39 Evaluating Precipitation Extremes from a Sparse Network: the NOAA U.S. Climate Reference Network

Monday, 23 January 2017
4E (Washington State Convention Center )
Emma Scott, North Carolina State University, Raleigh, NC; and R. D. Leeper and M. Palecki

Changes in the frequency of extreme precipitation events impact the public safety, urban planning, and agriculture sectors. Differences between gauge shielding, minimum reported amounts, or temporal and spatial resolution between datasets make them harder to compare and evaluate for changes in extreme precipitation frequency. The United States Climate Reference Network (USCRN) provides reference triple-sensor sub-hourly precipitation records at 114 sites across the United States. This study evaluates the ability of a sparse reference network such as the USCRN to capture precipitation extremes with a one to five-year return interval over a ten-year period of record. Precipitation totals were calculated for each station based on rolling duration intervals. 89 of the stations were in areas with gridded NOAA Atlas 14 precipitation frequency data, to which the calculated precipitation totals were compared. Exceedance of the NOAA Atlas 14 precipitation frequency for each return interval and corresponding duration was noted.
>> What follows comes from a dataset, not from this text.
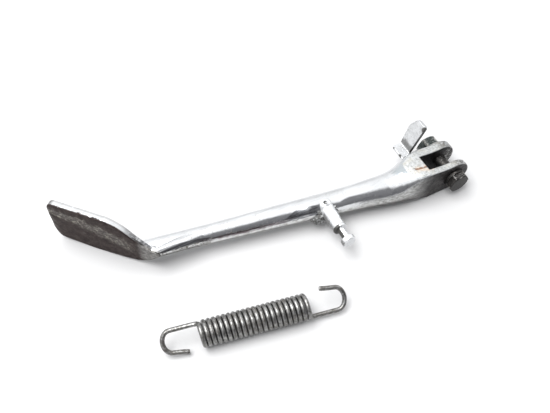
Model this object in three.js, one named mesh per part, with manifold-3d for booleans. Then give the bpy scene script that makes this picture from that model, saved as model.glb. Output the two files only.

Throughout the NOAA Atlas 14 coverage area, a larger number of exceedances per year than predicted by the return interval were found for durations in the five-minute to one-day time frame. The network’s higher temporal (5-minute) and precipitation (0.2 mm) resolutions at the sub-hourly scale and better shielding increased the number of extreme precipitation events captured. The USCRN’s ability to capture extreme precipitation can be put to further use as a reference for studies evaluating changes in the frequency of extreme precipitation events.